▶ [Stated exercise]
Restate every line of the material, word for word.

▶ [Material]
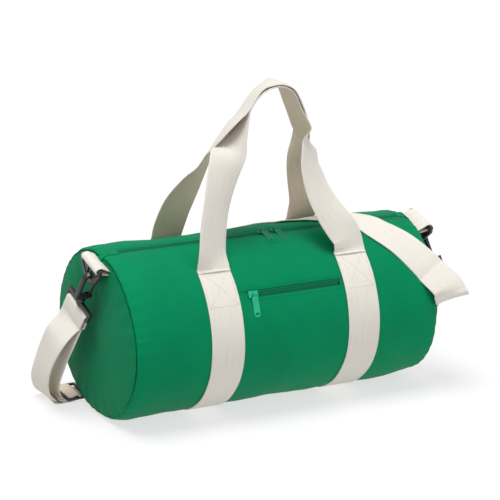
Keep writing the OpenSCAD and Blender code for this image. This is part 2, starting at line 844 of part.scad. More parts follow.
module strap_inner() {
    color([0.8, 0.77, 0.7]) ribbon(concat([at_clip(layer_u, tail_w)], smooth(concat(
        [at_clip(layer_u, tail_w - lead), at_clip(layer_u + seat, tail_w - tail_run)],
        [for (p = inner_loop_shares) from_unit(p, -half_l)],
        [
            for (i = [0 : len(inner_floor_shares) - 1])
                on_floor(glide_l * inner_floor_shares[i], inner_floor_z[i])
        ]
    ))));
}

module tri_glide() {
    w = webbing_w + 2 * glide_side;
    slot = (glide_l - 3 * glide_rail) / 2;
    color([0.13, 0.12, 0.13]) translate([glide_x, glide_y, glide_z]) difference() {
        translate([-glide_l / 2, -w / 2, 0]) cube([glide_l, w, glide_t]);
        for (side = [-1, 1])
            translate([
                side * (glide_rail + slot) / 2 - slot / 2, -webbing_w / 2 - run_gap, -over
            ]) cube([slot, webbing_w + 2 * run_gap, glide_t + 2 * over]);
    }
}

// Parts shown

barrel_panel();
end_panel(-1);  // end_panel_left
end_panel(1);  // end_panel_right
seam_binding(-1);  // seam_binding_left
seam_binding(1);  // seam_binding_right
pocket_panel();
pocket_lining();
main_zip_tape(-1);  // main_zip_tape_front
main_zip_tape(1);  // main_zip_tape_back
main_zip_teeth(-1);  // main_zip_teeth_front
main_zip_teeth(1);  // main_zip_teeth_back
main_zip_ends();
main_slider(0);  // main_slider_left
main_slider(1);  // main_slider_right
main_pull(0);  // main_pull_left
main_pull(1);  // main_pull_right
pocket_zip_tape(1);  // pocket_zip_tape_upper
pocket_zip_tape(-1);  // pocket_zip_tape_lower
pocket_zip_teeth(1);  // pocket_zip_teeth_upper
pocket_zip_teeth(-1);  // pocket_zip_teeth_lower
pocket_zip_ends();
pocket_slider();
pocket_pull();
band(-1);  // band_left
band(1);  // band_right
handle_front();
handle_back();
ring_tab();  // ring_tab_left
mirror([1, 0, 0]) ring_tab();  // ring_tab_right
ring();  // ring_left
mirror([1, 0, 0]) ring();  // ring_right
hook();  // hook_left
to_right() hook();  // hook_right
gate();  // gate_left
to_right() gate();  // gate_right
swivel();  // swivel_left
to_right() swivel();  // swivel_right
strap_fold();  // strap_fold_left
to_right() strap_fold();  // strap_fold_right
strap_long();
strap_outer();
strap_inner();
tri_glide();
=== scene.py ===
"""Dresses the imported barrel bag: soft cloth, webbing, zips and moulded clips, on a pale floor."""

import json
import logging
import math
from collections.abc import Iterable, Sequence
from dataclasses import dataclass
from enum import Enum

import bmesh
import bpy
from mathutils import Matrix, Vector, noise

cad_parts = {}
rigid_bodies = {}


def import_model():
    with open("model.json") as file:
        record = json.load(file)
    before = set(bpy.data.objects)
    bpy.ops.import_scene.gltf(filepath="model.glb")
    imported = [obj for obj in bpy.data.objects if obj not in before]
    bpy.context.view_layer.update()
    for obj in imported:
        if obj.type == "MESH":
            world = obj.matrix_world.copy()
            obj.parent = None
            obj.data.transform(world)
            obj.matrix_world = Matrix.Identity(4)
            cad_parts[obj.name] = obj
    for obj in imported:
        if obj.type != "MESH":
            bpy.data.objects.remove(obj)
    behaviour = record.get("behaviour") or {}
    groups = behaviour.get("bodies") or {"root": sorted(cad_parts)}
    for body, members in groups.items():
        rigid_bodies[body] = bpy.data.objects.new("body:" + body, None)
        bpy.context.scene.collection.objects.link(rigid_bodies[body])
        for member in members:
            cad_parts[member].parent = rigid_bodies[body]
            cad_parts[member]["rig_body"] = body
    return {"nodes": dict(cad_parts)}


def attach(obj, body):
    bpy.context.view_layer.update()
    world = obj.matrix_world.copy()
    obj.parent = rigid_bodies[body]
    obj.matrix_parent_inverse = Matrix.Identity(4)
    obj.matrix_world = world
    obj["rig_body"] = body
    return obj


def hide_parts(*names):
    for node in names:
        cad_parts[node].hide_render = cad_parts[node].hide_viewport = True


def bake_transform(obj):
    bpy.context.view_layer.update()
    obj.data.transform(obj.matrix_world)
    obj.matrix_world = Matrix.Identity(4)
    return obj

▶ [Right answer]
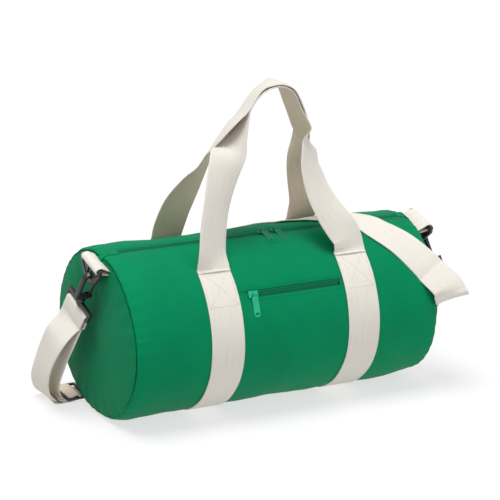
Keep writing the OpenSCAD and Blender code for this image. This is part 2, starting at line 844 of part.scad. More parts follow.
module strap_inner() {
    color([0.8, 0.77, 0.7]) ribbon(concat([at_clip(layer_u, tail_w)], smooth(concat(
        [at_clip(layer_u, tail_w - lead), at_clip(layer_u + seat, tail_w - tail_run)],
        [for (p = inner_loop_shares) from_unit(p, -half_l)],
        [
            for (i = [0 : len(inner_floor_shares) - 1])
                on_floor(glide_l * inner_floor_shares[i], inner_floor_z[i])
        ]
    ))));
}

module tri_glide() {
    w = webbing_w + 2 * glide_side;
    slot = (glide_l - 3 * glide_rail) / 2;
    color([0.13, 0.12, 0.13]) translate([glide_x, glide_y, glide_z]) difference() {
        translate([-glide_l / 2, -w / 2, 0]) cube([glide_l, w, glide_t]);
        for (side = [-1, 1])
            translate([
                side * (glide_rail + slot) / 2 - slot / 2, -webbing_w / 2 - run_gap, -over
            ]) cube([slot, webbing_w + 2 * run_gap, glide_t + 2 * over]);
    }
}

// Parts shown

barrel_panel();
end_panel(-1);  // end_panel_left
end_panel(1);  // end_panel_right
seam_binding(-1);  // seam_binding_left
seam_binding(1);  // seam_binding_right
pocket_panel();
pocket_lining();
main_zip_tape(-1);  // main_zip_tape_front
main_zip_tape(1);  // main_zip_tape_back
main_zip_teeth(-1);  // main_zip_teeth_front
main_zip_teeth(1);  // main_zip_teeth_back
main_zip_ends();
main_slider(0);  // main_slider_left
main_slider(1);  // main_slider_right
main_pull(0);  // main_pull_left
main_pull(1);  // main_pull_right
pocket_zip_tape(1);  // pocket_zip_tape_upper
pocket_zip_tape(-1);  // pocket_zip_tape_lower
pocket_zip_teeth(1);  // pocket_zip_teeth_upper
pocket_zip_teeth(-1);  // pocket_zip_teeth_lower
pocket_zip_ends();
pocket_slider();
pocket_pull();
band(-1);  // band_left
band(1);  // band_right
handle_front();
handle_back();
ring_tab();  // ring_tab_left
mirror([1, 0, 0]) ring_tab();  // ring_tab_right
ring();  // ring_left
mirror([1, 0, 0]) ring();  // ring_right
hook();  // hook_left
to_right() hook();  // hook_right
gate();  // gate_left
to_right() gate();  // gate_right
swivel();  // swivel_left
to_right() swivel();  // swivel_right
strap_fold();  // strap_fold_left
to_right() strap_fold();  // strap_fold_right
strap_long();
strap_outer();
strap_inner();
tri_glide();
=== scene.py ===
"""Dresses the imported barrel bag: soft cloth, webbing, zips and moulded clips, on a pale floor."""

import json
import logging
import math
from collections.abc import Iterable, Sequence
from dataclasses import dataclass
from enum import Enum

import bmesh
import bpy
from mathutils import Matrix, Vector, noise

cad_parts = {}
rigid_bodies = {}


def import_model():
    with open("model.json") as file:
        record = json.load(file)
    before = set(bpy.data.objects)
    bpy.ops.import_scene.gltf(filepath="model.glb")
    imported = [obj for obj in bpy.data.objects if obj not in before]
    bpy.context.view_layer.update()
    for obj in imported:
        if obj.type == "MESH":
            world = obj.matrix_world.copy()
            obj.parent = None
            obj.data.transform(world)
            obj.matrix_world = Matrix.Identity(4)
            cad_parts[obj.name] = obj
    for obj in imported:
        if obj.type != "MESH":
            bpy.data.objects.remove(obj)
    behaviour = record.get("behaviour") or {}
    groups = behaviour.get("bodies") or {"root": sorted(cad_parts)}
    for body, members in groups.items():
        rigid_bodies[body] = bpy.data.objects.new("body:" + body, None)
        bpy.context.scene.collection.objects.link(rigid_bodies[body])
        for member in members:
            cad_parts[member].parent = rigid_bodies[body]
            cad_parts[member]["rig_body"] = body
    return {"nodes": dict(cad_parts)}


def attach(obj, body):
    bpy.context.view_layer.update()
    world = obj.matrix_world.copy()
    obj.parent = rigid_bodies[body]
    obj.matrix_parent_inverse = Matrix.Identity(4)
    obj.matrix_world = world
    obj["rig_body"] = body
    return obj


def hide_parts(*names):
    for node in names:
        cad_parts[node].hide_render = cad_parts[node].hide_viewport = True


def bake_transform(obj):
    bpy.context.view_layer.update()
    obj.data.transform(obj.matrix_world)
    obj.matrix_world = Matrix.Identity(4)
    return obj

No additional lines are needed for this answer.